After receiving advice from Australia's Foreign Investment Review Board, Australia Treasurer Jim Chalmers issued a prohibition order on Friday, stopping Austroid Australia from acquiring an additional stake in the financially stricken lithium miner Alita Resources.

Alita collapsed into insolvency in 2019 amid a slump in lithium prices and its Bald Hill mine in the Eastern Goldfields region was shut down. The mine has estimated reserves of 11.3 million metric tons of lithium ore and 2 million metric tons of tantalum ore.

The proposed deal would have given the local subsidiary of US-based Austroid Corporation a 100 percent stake in Alita. It was apparently nixed, because Austroid Australia has a Chinese national as a director, who is also a director of the Chinese company, Liatam Mining, which tried to buy Alita's assets in 2020 but was unable to get FIRB approval.

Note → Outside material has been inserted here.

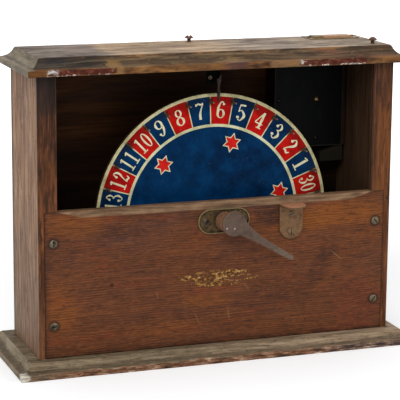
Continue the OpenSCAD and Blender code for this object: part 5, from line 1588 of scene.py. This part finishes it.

The latest decision is disheartening as both sides have everything to gain from maintaining the positive momentum that has revived the ties.

Bilateral ties stopped plummeting and instead demonstrated an upward tendency: Statistics show China-Australia trade reached 800 billion yuan ($111.7 billion), up 16.4 percent year-on-year in the first six months of this year, indicating a steady improvement in economic relations.

It is especially disappointing as the decision came just a week after Australian Foreign Minister Penny Wong pledged Canberra would promote greater progress in the Australia-China comprehensive strategic partnership when speaking with China's senior diplomat Wang Yi in Jakarta, Indonesia, on July 14.

Canberra should view China through an impartial and objective lens and not blindly follow Washington's "Indo-Pacific" line.

Even if the United States keeps slipping deeper into an anti-China hysteria, it does not necessarily mean Australia cannot take a different path that better serves its own interests. To maintain its global hegemony and revive its waning clout in the world arena, the US is stoking geopolitical tensions and bloc confrontation, even at the expense of using its own allies as pawns.

Australia should be clear-eyed and be wise enough to recognize that its national interests are not always in line with those of the US. Keeping its policymaking autonomous would best benefit the country rather than the US.